Reforms in labor by Roosevelt
Governors & mayors used the National Guard & police to stop strikes, but when coal miners in PA went on strike led by Mitchell, president of the United Mine workers, Roosevelt tried to negotiate a strike settlement. This was because Mitchell demanded union recognition, better wages, & shorter hours, but Baer, representing the owners, refused. They weren’t able to compromise because Baer didn’t want to, so violence erupted.
How did Roosevelt help in the Mitchell vs. Baer strike situation?
Roosevelt invited them to the White House. Mitchell wanted an arbitration commission but Baer refused. Roosevelt said that violence would lead to a class civil war. Roosevelt vowed to end the strike by getting Root, the War Secretary, to prepare the army, but not take action against strikers. Coal operators knew that if no settlement was reached, the army would make coal available to everyone. So, Morgan convinced Baer & others to dispute the commission and the strike ended. Workers got a 10% pay increase & their workday was reduced to 8-9 hours. Owners weren’t forced to recognize the United Mine Workers, and workers now loved Roosevelt.
Problems with land/Sierra Club
Farmers worked on overworked soil, depleting nutrients, land eroded because miners removed layers of topsoil, & forests were shrinking with less wildlife. The Sierra Club worked to stop the sale of public lands to private developers, and Roosevelt helped.
How did Roosevelt help with land conservation? (Newlands Reclamation Act of 1902)
Roosevelt backed the Newlands Reclamation Act of 1902, encouraging developers & homesteaders live on land without irrigation works. If the buyer assumed irrigation costs & lived on the land for at least 5 years, lands were sold cheaper so the government used the revenue to irrigate more lands. Over 1 million barren acres were improved. Harrison’s Forest Reserve Act empowered Roosevelt to declare national forests and withdraw public lands from development. Around 150M acres of land were deemed national forests & could not be deforested. Conservation & wildlife societies soared, boy & girl scouts formed, & 16 national parks were opened.
Describe the transition from Roosevelt to Taft.
Taft was governor of the Philippines and was friends with Roosevelt and Taft became Secretary of War, and he became the next Republican President. Roosevelt went to Africa and Europe and let Taft handle being President, but Taft couldn’t keep both progressives & conservatives happy.
Payne-Aldrich Tariff & Ballinger-Pinchot Controversy
The Payne Aldrich Tariff raised rates & was in favor of the conservatives, so Progressives were mad. The Ballinger-Pinchot controversy happened because Ballinger became Taft’s Secretary of the Interior which surprised Pinchot, the chief forester. Pinchot criticized Ballinger because he didn’t like Roosevelt’s conservation efforts, and Taft fired Pinchot.

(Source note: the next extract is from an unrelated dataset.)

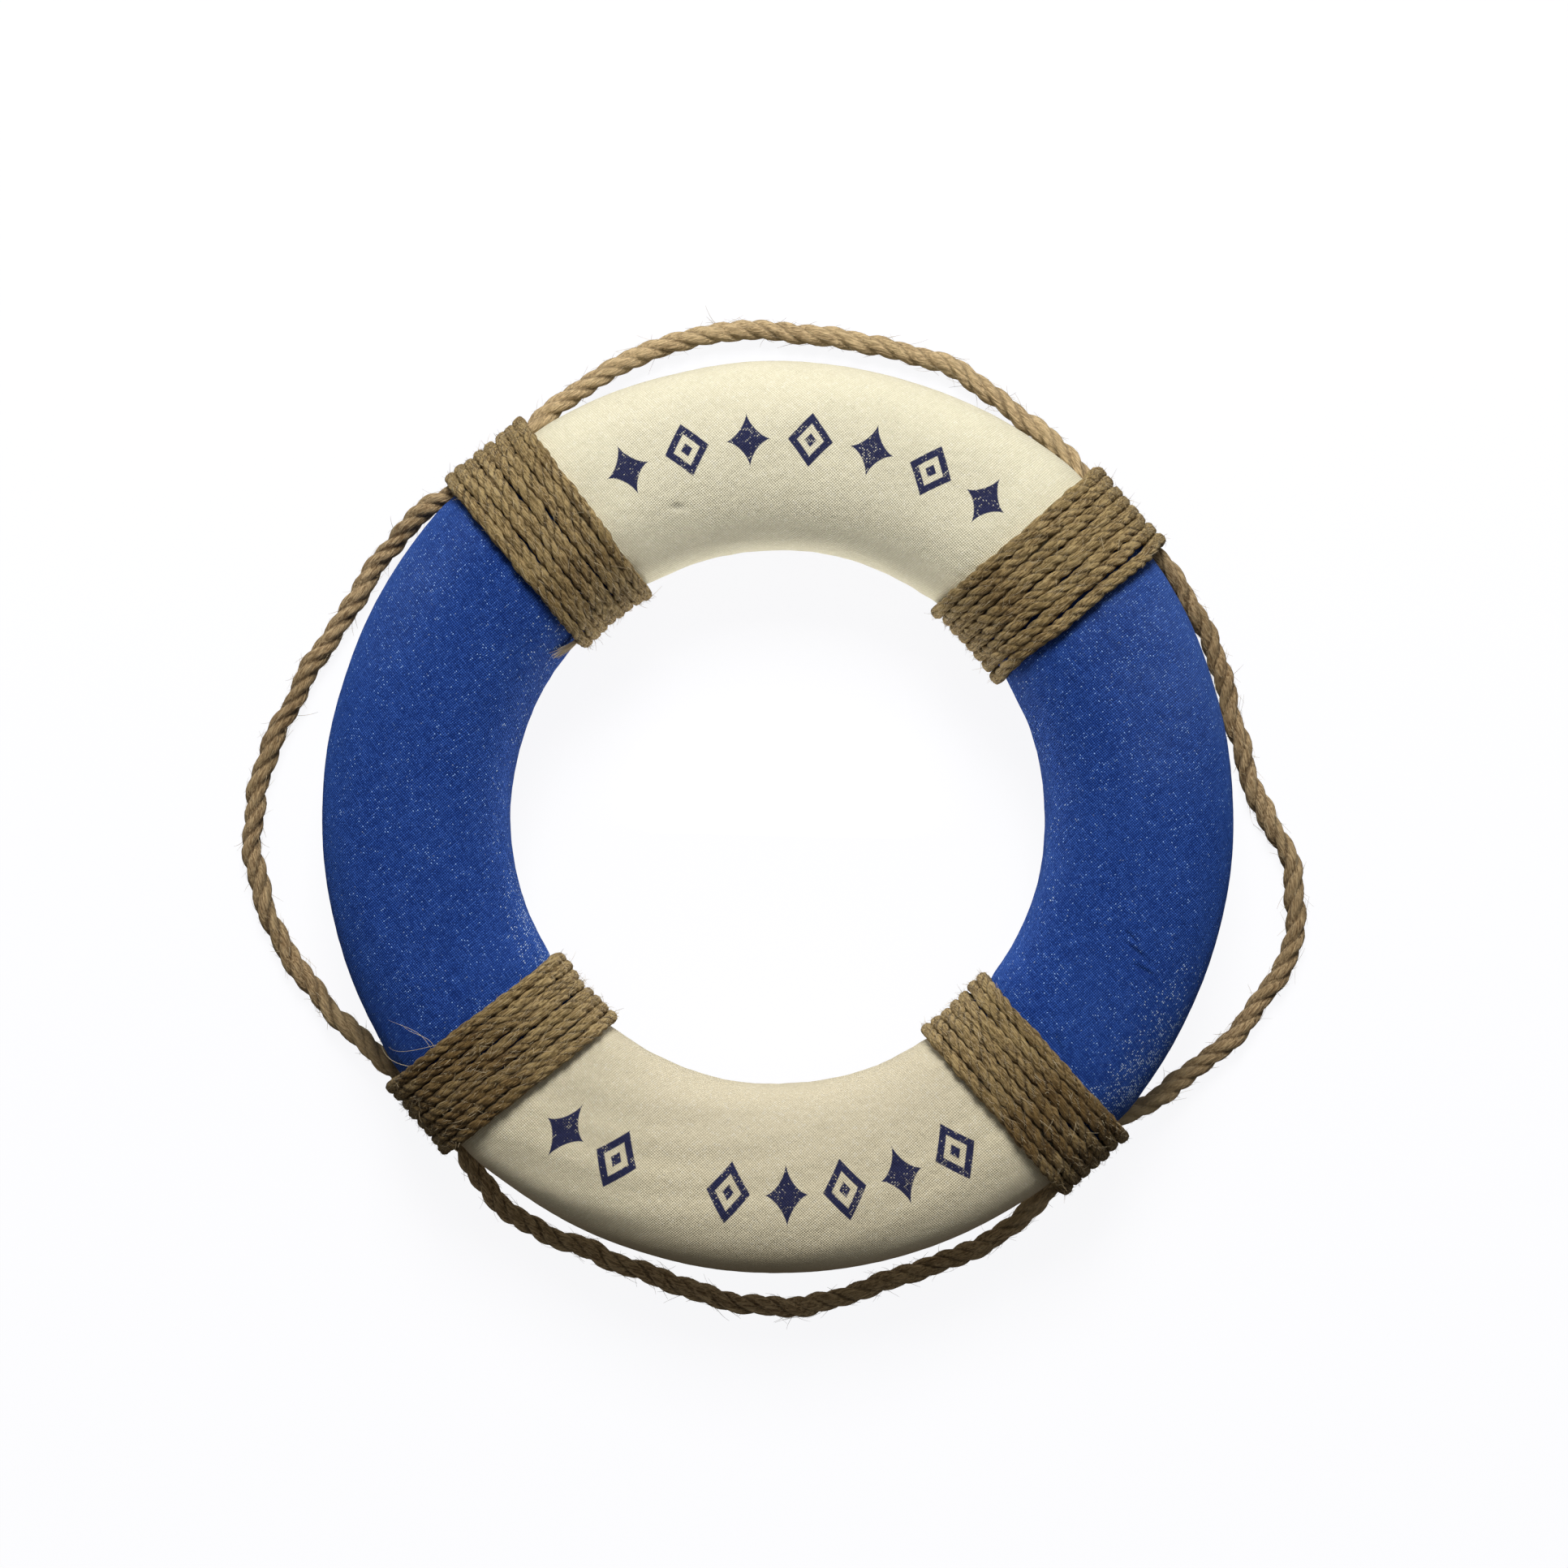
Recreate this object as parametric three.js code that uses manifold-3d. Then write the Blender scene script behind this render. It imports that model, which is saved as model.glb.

Taft’s Progressive Reforms
Taft supported Progressive Republican goals, broke double the trusts Roosevelt did, limited employee hours to 8 hours, & supported the 16th Amendment which gave Congress power to levy a federal income tax. He started a Children’s Bureau & supported the 17th Amendment, allowing senators to be directly elected by the people instead of state legislatures.
The Election of 1912
Roosevelt challenged Taft for the Republican nomination. Roosevelt thought he could unite the party better and thought it was his duty to run again, and Progressives said Taft betrayed them, so Taft was pressured to help them. Roosevelt overlooked Taft’s pros for presidency & supported new nationalism, but Taft had party leadership. Roosevelt supported the Federal Trade Commission for unfair business practices so he supported women’s suffrage, proposed a child labor law, minimum wage, a workers’ compensation act, funds to help with healthcare, & government pensions for retired people. Taft disagreed. However, the Democratic nominee, Wilson, won.
Wilson’s New Freedom + Triple Wall of Privilege + Underwood-Simmons Act + Federal Reserve Act + Clayton Antitrust Act of 1914
Wilson liked the idea of a nation of farmers & small businessmen, so the New Freedom attacked the Triple Wall of Privilege: tariffs, banks, and trusts. Tariffs protected industrialists at the expense of farmers. Wilson’s Underwood-Simmons Act reduced tariffs as banking small farmers & entrepreneurs. The gold standard made currency restrained & expensive loans, so Wilson signed the Federal Reserve Act, making currency more flexible. The Clayton Antitrust Act of 1914 named certain business strategies illegal and exempted labor unions from antitrust suits, declaring strikes legal.
Bull Moose Campaign + Federal Farm Loan Act
A federal trade commission to watch over businesses, a child labor bill & workers’ compensation act were turned into law, railroad worker hours were limited to 8 hours, & included a Federal Farm Loan Act to help farmers. This helped Progressive Republicans elect him for a second term.